## [Requirements]
Would you pull out every line of the material that contains the string "origin"?

Structured object records:

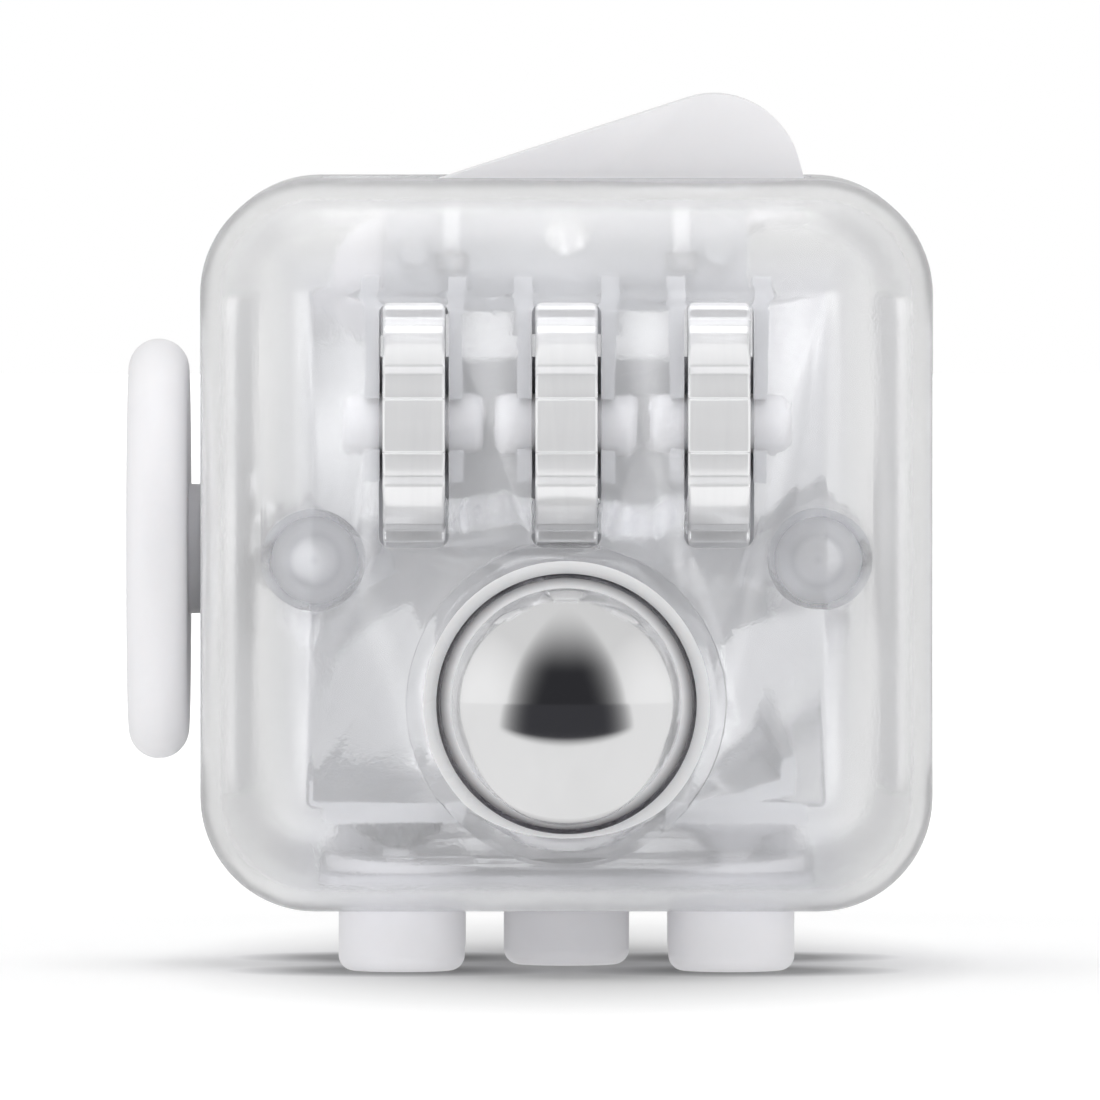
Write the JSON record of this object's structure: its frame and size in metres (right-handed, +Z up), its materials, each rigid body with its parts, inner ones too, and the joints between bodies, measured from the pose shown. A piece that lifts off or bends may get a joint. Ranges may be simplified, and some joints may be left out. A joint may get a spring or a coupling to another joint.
{
  "type": "fidget cube",
  "caption": "Clear rounded desk cube with spinning gear wheels, a steel ball, a rocker switch, a spinning disc, a thumb dish, a joystick and push buttons.",
  "frame": {"origin": "centre of the middle button's underside, on the surface that the cube stands on", "axes": "+Z up through the cube's middle, -Y towards the face with the gears and the ball, +X towards the face with the thumb dish"},
  "size_m": [0.0364, 0.039, 0.0396],
  "materials": {
    "clear_shell": "frosted clear",
    "plate_plastic": "milky satin",
    "inner_plastic": "satin",
    "white_plastic": "satin white",
    "bearing_plastic": "natural, smooth",
    "soft_rubber": "matt",
    "gear_chrome": "polished",
    "ball_chrome": "mirror polished",
    "screw_steel": "zinc plated",
    "spring_steel": "drawn wire and strip"
  },
  "bodies": {
    "cube": {"front_shell": "clear_shell", "rear_cover": "clear_shell", "button_plate": "plate_plastic", "spin_plate": "plate_plastic", "thumb_plate": "plate_plastic", "spin_bush": "bearing_plastic", "gear_bracket": "inner_plastic", "bracket_screws": "screw_steel", "click_spring": "spring_steel", "ball_spring": "spring_steel", "rocker_cradle": "inner_plastic", "rocker_pin": "screw_steel", "joystick_spring": "spring_steel", "joystick_base": "inner_plastic", "base_screws": "screw_steel", "button_board": "inner_plastic", "click_dome_middle": "spring_steel", "click_dome_front_left": "spring_steel", "click_dome_rear_right": "spring_steel", "soft_pad_front_right": "soft_rubber", "soft_pad_rear_left": "soft_rubber"},
    "gear_left": {"gear_left": "gear_chrome", "axle_left": "white_plastic"},
    "gear_middle": {"gear_middle": "gear_chrome", "axle_middle": "white_plastic"},
    "gear_right": {"gear_right": "gear_chrome", "axle_right": "white_plastic"},
    "ball_seat": {"ball_seat": "white_plastic"},
    "ball_ring": {"ball_ring": "bearing_plastic"},
    "ball": {"ball": "ball_chrome"},
    "rocker": {"rocker": "white_plastic", "rocker_plunger": "screw_steel", "rocker_spring": "spring_steel"},
    "spin_disc": {"spin_disc": "white_plastic", "spin_washer": "screw_steel", "spin_screw": "screw_steel"},
    "gimbal": {"joystick_gimbal": "bearing_plastic"},
    "joystick": {"joystick_stick": "white_plastic", "joystick_pad": "soft_rubber"},
    "button_middle": {"button_middle": "white_plastic"},
    "button_front_left": {"button_front_left": "white_plastic"},
    "button_front_right": {"button_front_right": "white_plastic"},
    "button_rear_left": {"button_rear_left": "white_plastic"},
    "button_rear_right": {"button_rear_right": "white_plastic"}
  },
  "joints": [
    {"name": "gear_left_spin", "type": "hinge", "parent": "cube", "child": "gear_left", "pos_m": [-0.00685, -0.0118, 0.0248], "axis": [1, 0, 0], "continuous": true},
    {"name": "gear_middle_spin", "type": "hinge", "parent": "cube", "child": "gear_middle", "pos_m": [0, -0.0118, 0.0248], "axis": [1, 0, 0], "continuous": true},
    {"name": "gear_right_spin", "type": "hinge", "parent": "cube", "child": "gear_right", "pos_m": [0.00685, -0.0118, 0.0248], "axis": [1, 0, 0], "continuous": true},
    {"name": "ball_press", "type": "slide", "parent": "cube", "child": "ball_seat", "axis": [0, 1, 0], "range_m": [0, 0.0006], "stiffness_N_per_m": 900, "springref_m": -0.0006, "deforming": ["ball_spring"]},
    {"name": "ball_turn", "type": "hinge", "parent": "ball_seat", "child": "ball_ring", "pos_m": [0, -0.0134, 0.0123], "axis": [0, 1, 0], "continuous": true},
    {"name": "ball_roll", "type": "hinge", "parent": "ball_ring", "child": "ball", "pos_m": [0, -0.0134, 0.0123], "axis": [1, 0, 0], "continuous": true},
    {"name": "rocker_flip", "type": "hinge", "parent": "cube", "child": "rocker", "pos_m": [0, 0, 0.0335], "axis": [0, 1, 0], "range_deg": [0, 36]},
    {"name": "disc_spin", "type": "hinge", "parent": "cube", "child": "spin_disc", "pos_m": [-0.0165, 0, 0.0189], "axis": [-1, 0, 0], "continuous": true},
    {"name": "joystick_tip", "type": "hinge", "parent": "cube", "child": "gimbal", "pos_m": [0, 0.0065, 0.0193], "axis": [1, 0, 0], "range_deg": [-10, 10], "stiffness_Nm_per_rad": 0.01, "deforming": ["joystick_spring"]},
    {"name": "joystick_sway", "type": "hinge", "parent": "gimbal", "child": "joystick", "pos_m": [0, 0.0065, 0.0193], "axis": [0, 0, 1], "range_deg": [-10, 10], "stiffness_Nm_per_rad": 0.01, "deforming": ["joystick_spring"]},
    {"name": "button_middle_press", "type": "slide", "parent": "cube", "child": "button_middle", "axis": [0, 0, 1], "range_m": [0, 0.0012], "stiffness_N_per_m": 900, "springref_m": -0.0006, "deforming": ["click_dome_middle"]},
    {"name": "button_front_left_press", "type": "slide", "parent": "cube", "child": "button_front_left", "axis": [0, 0, 1], "range_m": [0, 0.0012], "stiffness_N_per_m": 900, "springref_m": -0.0006, "deforming": ["click_dome_front_left"]},
    {"name": "button_front_right_press", "type": "slide", "parent": "cube", "child": "button_front_right", "axis": [0, 0, 1], "range_m": [0, 0.0012], "stiffness_N_per_m": 900, "springref_m": -0.0006, "deforming": ["soft_pad_front_right"]},
    {"name": "button_rear_left_press", "type": "slide", "parent": "cube", "child": "button_rear_left", "axis": [0, 0, 1], "range_m": [0, 0.0012], "stiffness_N_per_m": 900, "springref_m": -0.0006, "deforming": ["soft_pad_rear_left"]},
    {"name": "button_rear_right_press", "type": "slide", "parent": "cube", "child": "button_rear_right", "axis": [0, 0, 1], "range_m": [0, 0.0012], "stiffness_N_per_m": 900, "springref_m": -0.0006, "deforming": ["click_dome_rear_right"]}
  ]
}
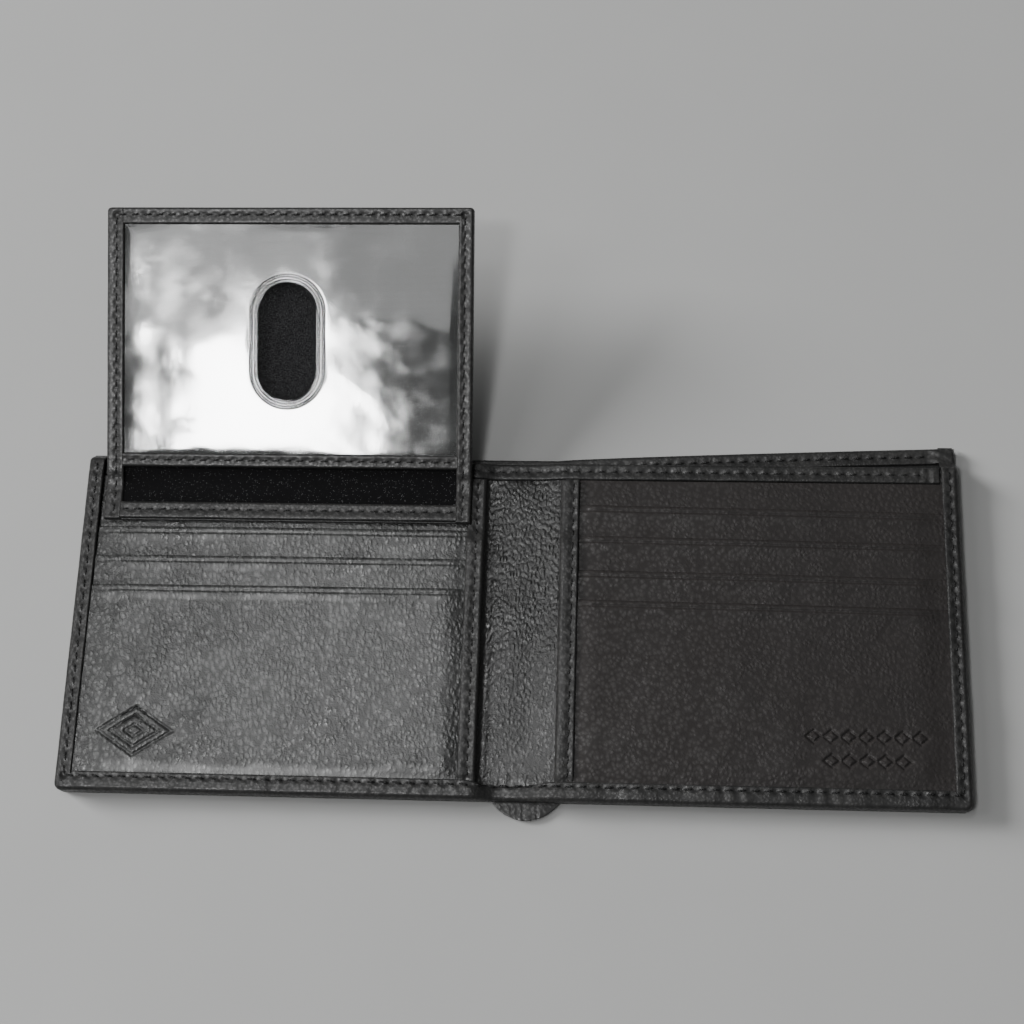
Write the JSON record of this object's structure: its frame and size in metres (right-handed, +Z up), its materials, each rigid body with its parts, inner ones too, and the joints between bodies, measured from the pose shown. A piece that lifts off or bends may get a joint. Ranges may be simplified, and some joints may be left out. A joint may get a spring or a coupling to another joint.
{
  "type": "bifold wallet",
  "caption": "Open leather bifold wallet with card slots on both sides, a bill compartment and a flip-up clear identity flap.",
  "frame": {"origin": "middle of the open wallet, on the spine cover's underside, in the plane the wallet lies on", "axes": "+X towards the right panel's outer edge, +Y towards the top edge and the bill compartment's mouth, +Z up out of the pockets"},
  "size_m": [0.23, 0.1552, 0.031],
  "materials": {
    "cover_leather": "satin",
    "spine_leather": "semi-gloss",
    "left_pocket_leather": "satin",
    "right_pocket_leather": "satin",
    "lining_fabric": "matte",
    "board": "matte",
    "foil": "satin",
    "clear_plastic": "gloss",
    "thread": "satin"
  },
  "bodies": {
    "spine": {"cover_leather_spine": "cover_leather", "cover_lining_spine": "lining_fabric", "cover_hem_spine": "cover_leather", "inner_wall_spine": "spine_leather", "inner_wall_lining_spine": "lining_fabric", "top_hem_spine": "cover_leather", "bottom_binding_spine": "cover_leather", "thread_spine": "thread"},
    "left_panel": {"cover_leather_left": "cover_leather", "cover_stiffener_left": "board", "cover_lining_left": "lining_fabric", "cover_hem_left": "cover_leather", "inner_wall_left": "left_pocket_leather", "inner_wall_lining_left": "lining_fabric", "side_binding_left": "cover_leather", "bottom_binding_left": "cover_leather", "top_hem_left": "cover_leather", "pocket_backing_left": "left_pocket_leather", "inner_edge_trim_left": "cover_leather", "shield_foil_left": "foil", "slot_lining_left_1": "lining_fabric", "slot_lining_left_2": "lining_fabric", "slot_strip_left_1": "left_pocket_leather", "slot_strip_left_2": "left_pocket_leather", "front_pocket_lining_left": "lining_fabric", "front_pocket_left": "left_pocket_leather", "flap_anchor_base": "cover_leather", "flap_anchor_lining": "lining_fabric", "flap_anchor_bar": "cover_leather", "flap_anchor_sides": "cover_leather", "thread_left": "thread"},
    "right_panel": {"cover_leather_right": "cover_leather", "cover_stiffener_right": "board", "cover_lining_right": "lining_fabric", "cover_hem_right": "cover_leather", "inner_wall_right": "right_pocket_leather", "inner_wall_lining_right": "lining_fabric", "side_binding_right": "cover_leather", "bottom_binding_right": "cover_leather", "top_hem_right": "cover_leather", "pocket_backing_right": "right_pocket_leather", "inner_edge_trim_right": "cover_leather", "shield_foil_right": "foil", "slot_lining_right_1": "lining_fabric", "slot_lining_right_2": "lining_fabric", "slot_lining_right_3": "lining_fabric", "slot_strip_right_1": "right_pocket_leather", "slot_strip_right_2": "right_pocket_leather", "slot_strip_right_3": "right_pocket_leather", "front_pocket_lining_right": "lining_fabric", "front_pocket_right": "right_pocket_leather", "thread_right": "thread"},
    "id_flap": {"flap_back_leather": "cover_leather", "flap_lining": "lining_fabric", "flap_window": "clear_plastic", "flap_frame": "cover_leather", "flap_mid_bar": "cover_leather", "thread_flap": "thread"}
  },
  "joints": [
    {"name": "left_fold", "type": "hinge", "parent": "spine", "child": "left_panel", "pos_m": [-0.009, 0, 0.00345], "axis": [0, 1, 0], "range_deg": [0, 90]},
    {"name": "right_fold", "type": "hinge", "parent": "spine", "child": "right_panel", "pos_m": [0.011, 0, 0.00345], "axis": [0, -1, 0], "range_deg": [0, 90]},
    {"name": "flap_fold", "type": "hinge", "parent": "left_panel", "child": "id_flap", "pos_m": [-0.0604, 0.036, 0.0069], "axis": [1, 0, 0], "range_deg": [-19.4, 160.6]}
  ]
}
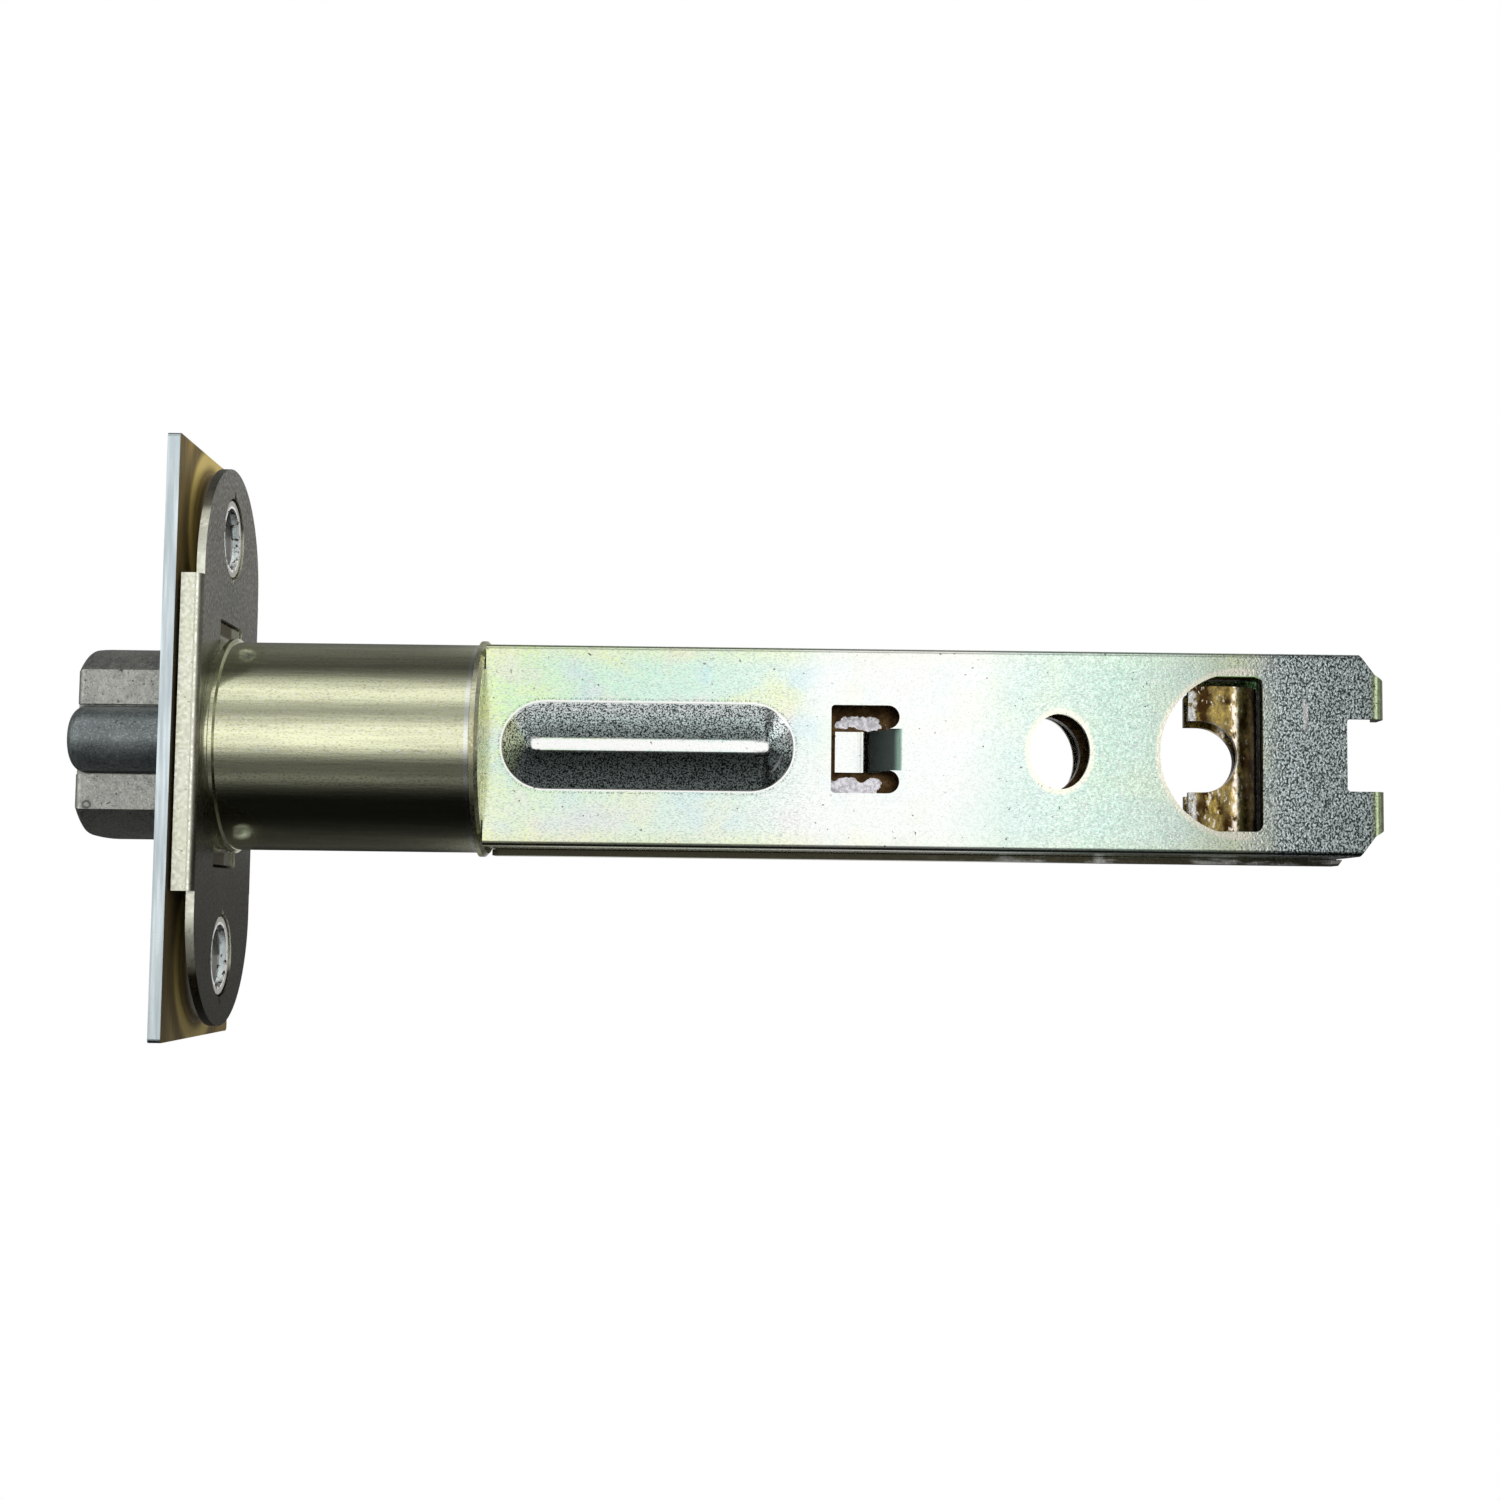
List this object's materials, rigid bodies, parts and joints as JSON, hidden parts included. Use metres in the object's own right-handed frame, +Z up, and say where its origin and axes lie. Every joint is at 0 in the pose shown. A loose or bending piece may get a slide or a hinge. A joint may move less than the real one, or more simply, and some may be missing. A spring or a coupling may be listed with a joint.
{
  "type": "tubular deadlatch",
  "caption": "Tubular deadlatch with a sprung latch bolt and deadlocking plunger, a faceplate, a round tube and a long two-part sheet-metal case with a retractor slide",
  "frame": {"origin": "on the axis of the tube, in the front face of the faceplate, midway between its two screw holes", "axes": "X along the latch from the bolt to the tail, Y across the case towards the bolt's sloped side, Z up along the faceplate"},
  "size_m": [0.1262, 0.0254, 0.0572],
  "materials": {
    "bronzed_plate": "satin",
    "zinc_backing": "satin",
    "tube_steel": "brushed",
    "zinc_cream": "satin",
    "zinc_case": "bright",
    "cast_bolt": "cast",
    "cast_plunger": "cast",
    "bright_steel": "turned",
    "bar_steel": "rolled",
    "slide_bronze": "greasy",
    "spring_wire": "drawn"
  },
  "bodies": {
    "case": {"faceplate": "bronzed_plate", "mounting_plate": "zinc_backing", "latch_tube": "tube_steel", "tube_end_cap": "zinc_cream", "case_near_half": "zinc_case", "case_far_half": "zinc_case", "pawl_pin": "bright_steel", "bolt_spring": "spring_wire", "plunger_spring": "spring_wire", "pawl_spring": "spring_wire"},
    "bolt": {"latch_bolt": "cast_bolt", "bolt_pin": "bright_steel", "link_bar": "bar_steel"},
    "slide": {"retractor_slide": "slide_bronze"},
    "plunger": {"plunger": "cast_plunger", "plunger_rod": "bright_steel"},
    "pawl": {"deadlock_pawl": "bar_steel"}
  },
  "joints": [
    {"name": "bolt_travel", "type": "slide", "parent": "case", "child": "bolt", "axis": [1, 0, 0], "range_m": [0, 0.0095], "stiffness_N_per_m": 400, "springref_m": -0.008, "deforming": ["bolt_spring"]},
    {"name": "slide_travel", "type": "slide", "parent": "case", "child": "slide", "axis": [1, 0, 0], "range_m": [0, 0.0095]},
    {"name": "plunger_travel", "type": "slide", "parent": "case", "child": "plunger", "axis": [1, 0, 0], "range_m": [0, 0.0095], "stiffness_N_per_m": 100, "springref_m": -0.006, "deforming": ["plunger_spring"]},
    {"name": "pawl_swing", "type": "hinge", "parent": "case", "child": "pawl", "pos_m": [0.0269, 0, 0.0061], "axis": [0, -1, 0], "range_deg": [0, 5]}
  ],
  "couplings": [
    {"joint": "slide_travel", "follows": "bolt_travel", "ratio": 1},
    {"joint": "pawl_swing", "follows": "plunger_travel", "rad_per_m": 9.18}
  ]
}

## [Exercise response]
  "frame": {"origin": "centre of the middle button's underside, on the surface that the cube stands on", "axes": "+Z up through the cube's middle, -Y towards the face with the gears and the ball, +X towards the face with the thumb dish"},
  "frame": {"origin": "middle of the open wallet, on the spine cover's underside, in the plane the wallet lies on", "axes": "+X towards the right panel's outer edge, +Y towards the top edge and the bill compartment's mouth, +Z up out of the pockets"},
List this object's materials, rigid bodies, parts and joints as JSON, hidden parts included. Use metres in the object's own right-handed frame, +Z up, and say where its origin and axes lie. Every joint is at 0 in the pose shown. A loose or bending piece may get a slide or a hinge. A joint may move less than the real one, or more simply, and some may be missing. A spring or a coupling may be listed with a joint.
  "frame": {"origin": "on the axis of the tube, in the front face of the faceplate, midway between its two screw holes", "axes": "X along the latch from the bolt to the tail, Y across the case towards the bolt's sloped side, Z up along the faceplate"},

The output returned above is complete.